Give again, word for word, each line from the top of the listing through the line that holds "return seat - roof_place(x, y)".

■ ■ ■

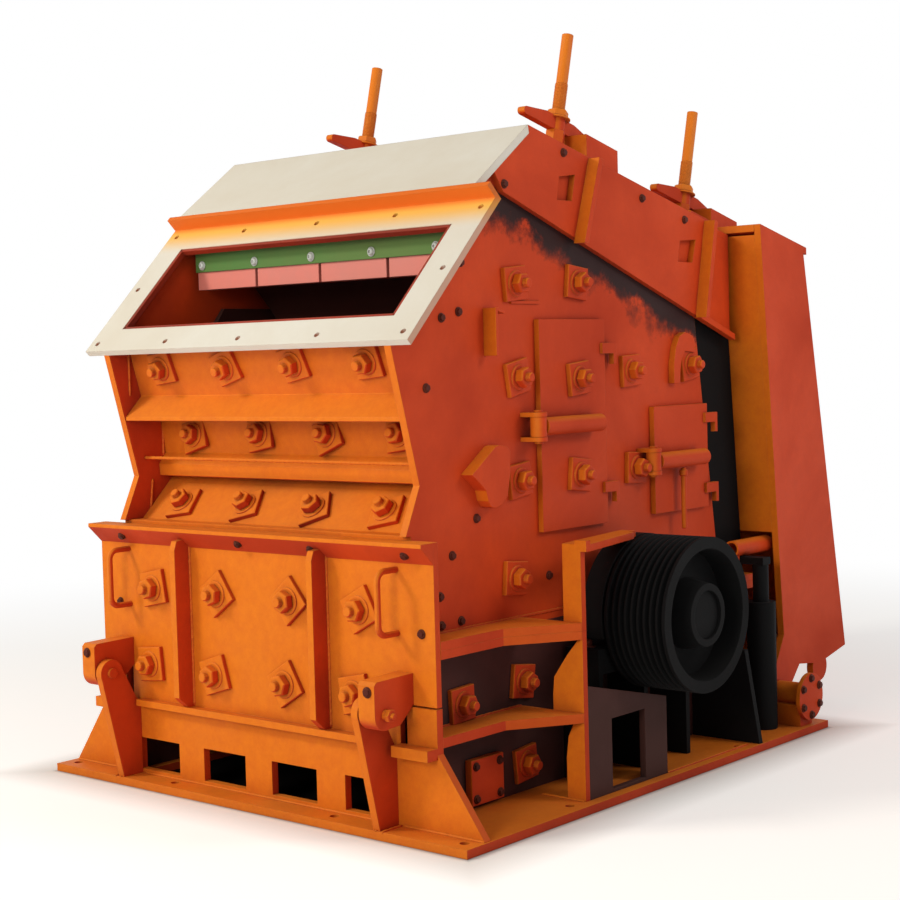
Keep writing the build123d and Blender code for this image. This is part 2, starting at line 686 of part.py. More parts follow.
def rod_seat(which):
    """Low block round the rod and the box behind it that carries the lever's rear end."""
    y = ROD_YS[which]
    front = y - SEAT_FOOT
    x = ROD_XS[which]
    y0 = y + SEAT_AHEAD
    y1 = y0 + SEAT_LENGTH
    low = SEAT_LOW[which]
    rise = SEAT_RISES[which]
    outline = [(front, roof_z(front)), (front, roof_z(front) + low), (y0, roof_z(y0) + low),
               (y0, roof_z(y0) + rise), (y1, roof_z(y1) + rise)]
    if y1 > ROOF_END_Y:
        outline += [(y1, OVERHANG_Z), (ROOF_END_Y, OVERHANG_Z), (ROOF_END_Y, roof_z(ROOF_END_Y))]
    else:
        outline += [(y1, roof_z(y1))]
    seat = across(x - SEAT_WIDE / 2, x + SEAT_WIDE / 2, outline)
    return seat - roof_place(x, y) * Cylinder(ROD_R + ROD_SIDE_GAP, 4 * rise)


def rod_seats():
    return both_sides(Compound([rod_seat(which) for which in ROD_YS]))


def rod_lever(which):
    """Lever bar with tapered round ends, a boss round the rod and the nut under it."""
    square = math.cos(math.radians(ROOF_ANGLE))
    low = SEAT_RISES[which] * square + LEVER_SEAT
    high = low + LEVER_HEIGHT
    nut_low = SEAT_LOW[which] * square + LEVER_SEAT
    ends = LEVER_LENGTH / 2 - LEVER_END / 2
    top = low + LEVER_END
    lever = across(-LEVER_THICK / 2, LEVER_THICK / 2,
                   [(-ends, low), (ends, low), (ends, top), (LEVER_FLAT, high), (-LEVER_FLAT, high),
                    (-ends, top)])
    for end in (-ends, ends):
        lever += Pos(0, end, low + LEVER_END / 2) * Rot(0, 90, 0) * Cylinder(LEVER_END / 2, LEVER_THICK)
    lever += Pos(0, 0, (low + high) / 2) * Cylinder(LEVER_BOSS_R, LEVER_HEIGHT)
    lever += Pos(0, 0, nut_low) * extrude(RegularPolygon(NUT_R, 6), amount=low - nut_low)
    lever -= Cylinder(ROD_R + ROD_SIDE_GAP, 4 * high)
    return roof_place(ROD_XS[which], ROD_YS[which]) * lever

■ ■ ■

■ Solved problem ■
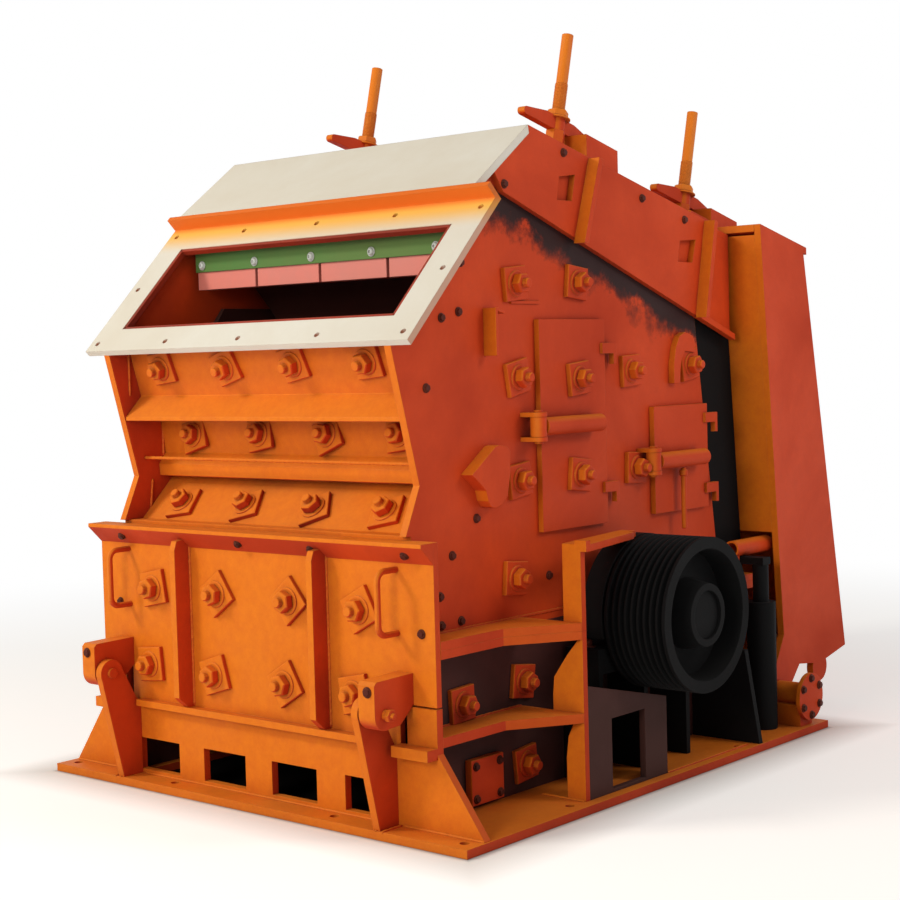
Keep writing the build123d and Blender code for this image. This is part 2, starting at line 686 of part.py. More parts follow.
def rod_seat(which):
    """Low block round the rod and the box behind it that carries the lever's rear end."""
    y = ROD_YS[which]
    front = y - SEAT_FOOT
    x = ROD_XS[which]
    y0 = y + SEAT_AHEAD
    y1 = y0 + SEAT_LENGTH
    low = SEAT_LOW[which]
    rise = SEAT_RISES[which]
    outline = [(front, roof_z(front)), (front, roof_z(front) + low), (y0, roof_z(y0) + low),
               (y0, roof_z(y0) + rise), (y1, roof_z(y1) + rise)]
    if y1 > ROOF_END_Y:
        outline += [(y1, OVERHANG_Z), (ROOF_END_Y, OVERHANG_Z), (ROOF_END_Y, roof_z(ROOF_END_Y))]
    else:
        outline += [(y1, roof_z(y1))]
    seat = across(x - SEAT_WIDE / 2, x + SEAT_WIDE / 2, outline)
    return seat - roof_place(x, y) * Cylinder(ROD_R + ROD_SIDE_GAP, 4 * rise)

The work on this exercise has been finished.